» THE REQUEST
Copy each line in which the string "with" occurs.

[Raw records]
## BEGIN
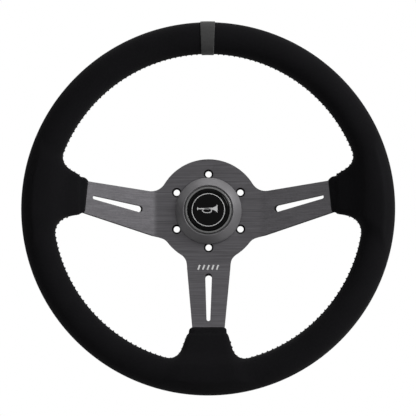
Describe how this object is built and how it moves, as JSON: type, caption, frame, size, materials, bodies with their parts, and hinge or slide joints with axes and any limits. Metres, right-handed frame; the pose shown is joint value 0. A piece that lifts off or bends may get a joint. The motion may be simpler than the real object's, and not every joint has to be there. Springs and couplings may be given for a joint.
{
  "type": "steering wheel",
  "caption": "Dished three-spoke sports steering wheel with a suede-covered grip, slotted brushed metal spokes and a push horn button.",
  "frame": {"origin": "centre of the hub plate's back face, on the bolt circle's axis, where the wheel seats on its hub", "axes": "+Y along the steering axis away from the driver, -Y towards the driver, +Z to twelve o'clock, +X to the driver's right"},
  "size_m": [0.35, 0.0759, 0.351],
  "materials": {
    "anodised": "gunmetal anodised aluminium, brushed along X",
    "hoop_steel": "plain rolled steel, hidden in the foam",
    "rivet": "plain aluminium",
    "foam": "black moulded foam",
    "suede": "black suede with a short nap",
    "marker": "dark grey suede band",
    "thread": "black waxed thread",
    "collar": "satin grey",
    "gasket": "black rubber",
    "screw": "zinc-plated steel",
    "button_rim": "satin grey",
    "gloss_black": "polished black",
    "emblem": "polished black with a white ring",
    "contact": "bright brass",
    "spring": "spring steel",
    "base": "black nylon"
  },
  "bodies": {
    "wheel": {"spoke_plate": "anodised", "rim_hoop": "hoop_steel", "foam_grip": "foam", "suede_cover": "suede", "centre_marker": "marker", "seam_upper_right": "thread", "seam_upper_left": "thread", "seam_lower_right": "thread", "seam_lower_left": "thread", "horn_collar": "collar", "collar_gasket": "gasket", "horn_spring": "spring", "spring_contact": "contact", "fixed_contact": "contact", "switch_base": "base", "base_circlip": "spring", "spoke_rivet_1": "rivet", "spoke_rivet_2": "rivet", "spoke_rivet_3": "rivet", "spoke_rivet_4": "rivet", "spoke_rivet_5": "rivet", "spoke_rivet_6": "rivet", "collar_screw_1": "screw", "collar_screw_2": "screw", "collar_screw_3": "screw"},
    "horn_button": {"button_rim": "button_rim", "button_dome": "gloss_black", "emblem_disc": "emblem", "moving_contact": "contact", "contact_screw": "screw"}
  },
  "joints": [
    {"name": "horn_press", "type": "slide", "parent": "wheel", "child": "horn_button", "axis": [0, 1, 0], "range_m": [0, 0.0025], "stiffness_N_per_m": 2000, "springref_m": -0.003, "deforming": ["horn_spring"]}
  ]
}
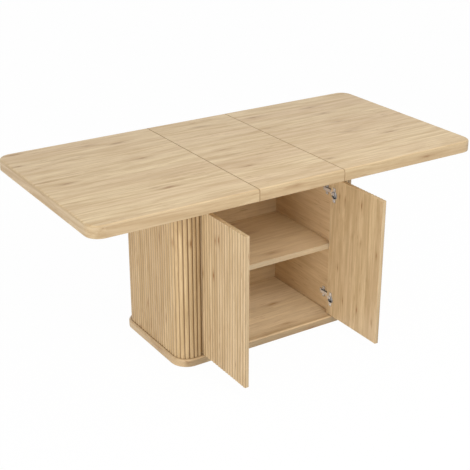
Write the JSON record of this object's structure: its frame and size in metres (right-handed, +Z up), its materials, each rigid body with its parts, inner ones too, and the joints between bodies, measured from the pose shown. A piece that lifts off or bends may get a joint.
## END
» EXERCISE SOLUTION
Describe how this object is built and how it moves, as JSON: type, caption, frame, size, materials, bodies with their parts, and hinge or slide joints with axes and any limits. Metres, right-handed frame; the pose shown is joint value 0. A piece that lifts off or bends may get a joint. The motion may be simpler than the real object's, and not every joint has to be there. Springs and couplings may be given for a joint.
  "caption": "Dished three-spoke sports steering wheel with a suede-covered grip, slotted brushed metal spokes and a push horn button.",
    "suede": "black suede with a short nap",
    "emblem": "polished black with a white ring",
Write the JSON record of this object's structure: its frame and size in metres (right-handed, +Z up), its materials, each rigid body with its parts, inner ones too, and the joints between bodies, measured from the pose shown. A piece that lifts off or bends may get a joint.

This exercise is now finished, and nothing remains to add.